Witold Rybczynski lives with his wife Shirley Hallam in Chestnut Hill in Philadelphia.
Paul Schell
Paul Schell was born in Fort Dodge, Iowa in 1937, and graduated from Roosevelt High School in Des Moines. He attended Wartburg College and graduated from the University of Iowa and Columbia Law School. He practiced law in New York City and Seattle, Washington, where he moved with his wife, Pam, in 1967.
Paul determined that his true interest was in the planning and building of urban communities. In 1973 he was appointed Director of the Seattle Department of Community Development. He founded and served as president of Cornerstone Development Company from 1979-87 that created twelve blocks of mixed use with historic preservation in Seattle, multi-block redevelopment in Tacoma, and Portland, Oregon.

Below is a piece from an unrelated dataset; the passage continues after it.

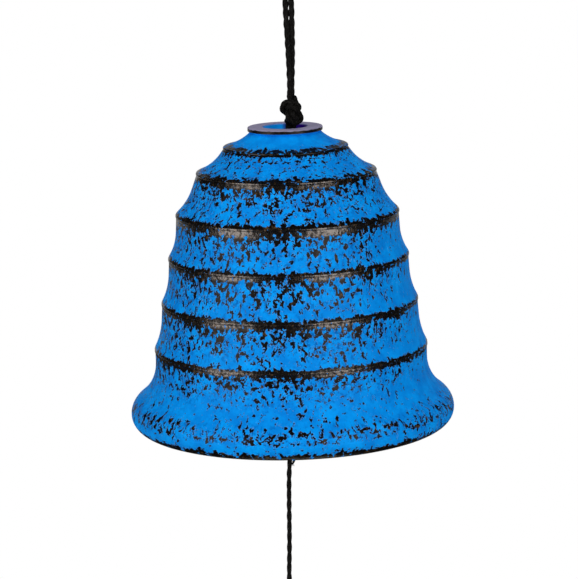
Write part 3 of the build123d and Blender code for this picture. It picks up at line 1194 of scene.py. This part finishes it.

In 1989 Paul was elected Commissioner for the Port of Seattle, becoming commission president in 1995. He was asked to serve as acting Dean of the UW College of Architecture and Urban Planning and did so from 1993-96. During that time he built the Office of Sustainability and enhanced the Rome Studies Program.
The Inn at Langley, one of the most awarded resorts in the Northwest, was created and built by Paul in 1989. He is at present adding to the 26-room inn by adding two penthouses. Paul and a friend built another inn in Langley, The Boatyard Inn.
Paul was elected Mayor of Seattle from 1998-2002. During that time he oversaw the building of a new symphony hall, opera house, downtown library and numerous branches, City Hall, Justice Center and 100 new parks and promoted the Seattle Art Museum’s sculpture park.
Upon leaving the mayor’s office, he became a strategic advisor for architectural firm, NBBJ. In 2004 he became a co-developer for a new Four Seasons Hotel and Residences in Seattle, which will open in 2008.